Caused by: http://git.kernel.org/?p=utils/kernel/module-init-tools/module-init-tools.git;a=commitdiff_plain;h=9454d710137be3799f343cc9d0f833f0802e2111 (in v3.13) module-init-tools is now looking in /usr/local/lib/modprobe.d when loading modules, which breaks horribly when we are trying to automount /usr/local via nfs.
*** Bug 710197 has been marked as a duplicate of this bug. ***
Can you test the build at http://koji.fedoraproject.org/koji/taskinfo?taskID=3208055 and check whether it resolves this issue?
(In reply to comment #8) > Can you test the build at > http://koji.fedoraproject.org/koji/taskinfo?taskID=3208055 and check whether it > resolves this issue? Yes, my system boots cleanly with that version of module-init-tools.

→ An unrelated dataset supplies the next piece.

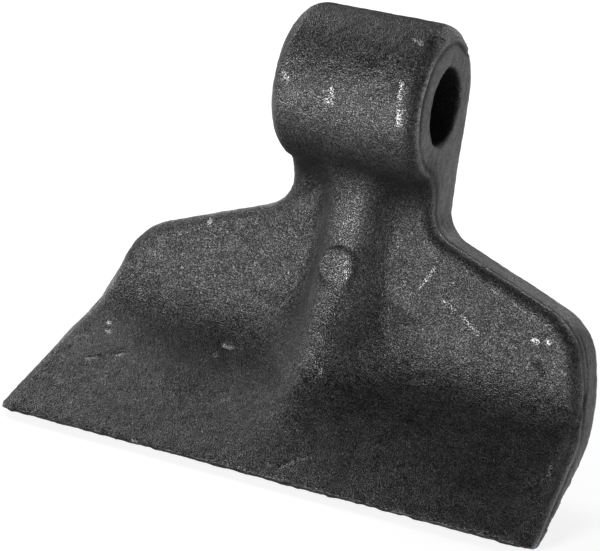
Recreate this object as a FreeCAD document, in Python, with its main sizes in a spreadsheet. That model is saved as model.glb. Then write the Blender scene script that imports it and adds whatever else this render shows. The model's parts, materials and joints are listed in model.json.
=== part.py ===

module-init-tools-3.16-2.fc15 has been submitted as an update for Fedora 15. https://admin.fedoraproject.org/updates/module-init-tools-3.16-2.fc15
If people could test and give appropriate karma to the update, that would be great.
Thank you for creating the update! module-init-tools-3.16-2.fc15 from comment #10 works for me and solves the described problem!
Package module-init-tools-3.16-2.fc15: * should fix your issue, * was pushed to the Fedora 15 testing repository, * should be available at your local mirror within two days. Update it with: # su -c 'yum update --enablerepo=updates-testing module-init-tools-3.16-2.fc15' as soon as you are able to. Please go to the following url: https://admin.fedoraproject.org/updates/module-init-tools-3.16-2.fc15 then log in and leave karma (feedback).
module-init-tools-3.16-2.fc15 has been pushed to the Fedora 15 stable repository. If problems still persist, please make note of it in this bug report.